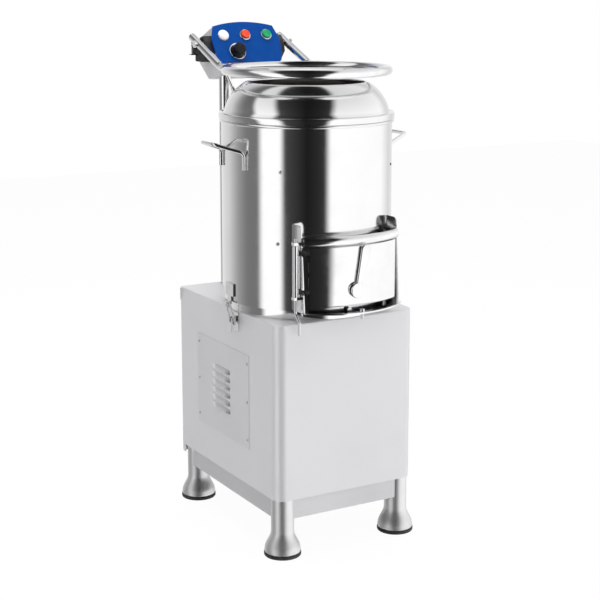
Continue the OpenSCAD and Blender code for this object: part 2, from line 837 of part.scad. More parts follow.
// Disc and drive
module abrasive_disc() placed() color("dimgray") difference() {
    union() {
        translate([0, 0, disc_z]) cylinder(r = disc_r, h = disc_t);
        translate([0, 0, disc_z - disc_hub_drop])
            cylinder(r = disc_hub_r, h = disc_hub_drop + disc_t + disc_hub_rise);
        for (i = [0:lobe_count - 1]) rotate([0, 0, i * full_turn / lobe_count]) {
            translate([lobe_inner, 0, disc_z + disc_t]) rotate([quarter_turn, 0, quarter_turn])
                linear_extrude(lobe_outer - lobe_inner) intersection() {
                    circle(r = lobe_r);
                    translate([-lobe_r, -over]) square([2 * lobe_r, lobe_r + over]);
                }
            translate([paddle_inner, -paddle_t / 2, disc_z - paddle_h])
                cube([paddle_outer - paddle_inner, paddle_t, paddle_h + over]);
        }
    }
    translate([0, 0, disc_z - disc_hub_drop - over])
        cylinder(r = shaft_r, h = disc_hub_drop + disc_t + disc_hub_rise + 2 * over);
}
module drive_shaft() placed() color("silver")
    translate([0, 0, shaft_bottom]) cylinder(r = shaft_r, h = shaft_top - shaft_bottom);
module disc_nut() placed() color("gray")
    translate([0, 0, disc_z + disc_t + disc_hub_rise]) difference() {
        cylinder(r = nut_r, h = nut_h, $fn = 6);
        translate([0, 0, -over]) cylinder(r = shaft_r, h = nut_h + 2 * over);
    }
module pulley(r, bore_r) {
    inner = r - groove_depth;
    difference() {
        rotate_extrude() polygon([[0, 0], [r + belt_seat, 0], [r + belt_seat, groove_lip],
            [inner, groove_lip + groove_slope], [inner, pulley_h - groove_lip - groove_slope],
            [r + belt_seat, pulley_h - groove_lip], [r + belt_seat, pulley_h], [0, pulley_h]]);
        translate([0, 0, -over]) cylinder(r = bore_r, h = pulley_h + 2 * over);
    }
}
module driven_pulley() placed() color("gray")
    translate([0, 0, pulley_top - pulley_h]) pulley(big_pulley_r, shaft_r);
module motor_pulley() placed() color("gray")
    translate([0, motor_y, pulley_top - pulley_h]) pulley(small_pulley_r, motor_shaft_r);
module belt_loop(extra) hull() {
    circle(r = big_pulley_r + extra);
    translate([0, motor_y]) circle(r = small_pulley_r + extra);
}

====

◆ **Exercise details**: Return what is listed above, exactly and completely.

◆ **Result for this exercise**:
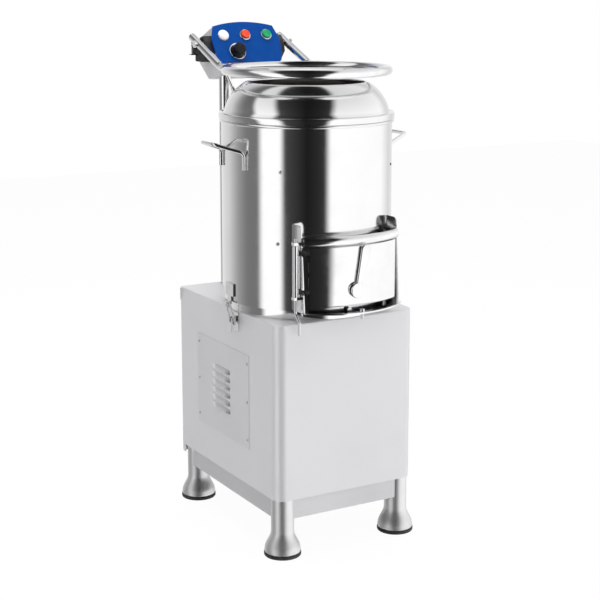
Continue the OpenSCAD and Blender code for this object: part 2, from line 837 of part.scad. More parts follow.
// Disc and drive
module abrasive_disc() placed() color("dimgray") difference() {
    union() {
        translate([0, 0, disc_z]) cylinder(r = disc_r, h = disc_t);
        translate([0, 0, disc_z - disc_hub_drop])
            cylinder(r = disc_hub_r, h = disc_hub_drop + disc_t + disc_hub_rise);
        for (i = [0:lobe_count - 1]) rotate([0, 0, i * full_turn / lobe_count]) {
            translate([lobe_inner, 0, disc_z + disc_t]) rotate([quarter_turn, 0, quarter_turn])
                linear_extrude(lobe_outer - lobe_inner) intersection() {
                    circle(r = lobe_r);
                    translate([-lobe_r, -over]) square([2 * lobe_r, lobe_r + over]);
                }
            translate([paddle_inner, -paddle_t / 2, disc_z - paddle_h])
                cube([paddle_outer - paddle_inner, paddle_t, paddle_h + over]);
        }
    }
    translate([0, 0, disc_z - disc_hub_drop - over])
        cylinder(r = shaft_r, h = disc_hub_drop + disc_t + disc_hub_rise + 2 * over);
}
module drive_shaft() placed() color("silver")
    translate([0, 0, shaft_bottom]) cylinder(r = shaft_r, h = shaft_top - shaft_bottom);
module disc_nut() placed() color("gray")
    translate([0, 0, disc_z + disc_t + disc_hub_rise]) difference() {
        cylinder(r = nut_r, h = nut_h, $fn = 6);
        translate([0, 0, -over]) cylinder(r = shaft_r, h = nut_h + 2 * over);
    }
module pulley(r, bore_r) {
    inner = r - groove_depth;
    difference() {
        rotate_extrude() polygon([[0, 0], [r + belt_seat, 0], [r + belt_seat, groove_lip],
            [inner, groove_lip + groove_slope], [inner, pulley_h - groove_lip - groove_slope],
            [r + belt_seat, pulley_h - groove_lip], [r + belt_seat, pulley_h], [0, pulley_h]]);
        translate([0, 0, -over]) cylinder(r = bore_r, h = pulley_h + 2 * over);
    }
}
module driven_pulley() placed() color("gray")
    translate([0, 0, pulley_top - pulley_h]) pulley(big_pulley_r, shaft_r);
module motor_pulley() placed() color("gray")
    translate([0, motor_y, pulley_top - pulley_h]) pulley(small_pulley_r, motor_shaft_r);
module belt_loop(extra) hull() {
    circle(r = big_pulley_r + extra);
    translate([0, motor_y]) circle(r = small_pulley_r + extra);
}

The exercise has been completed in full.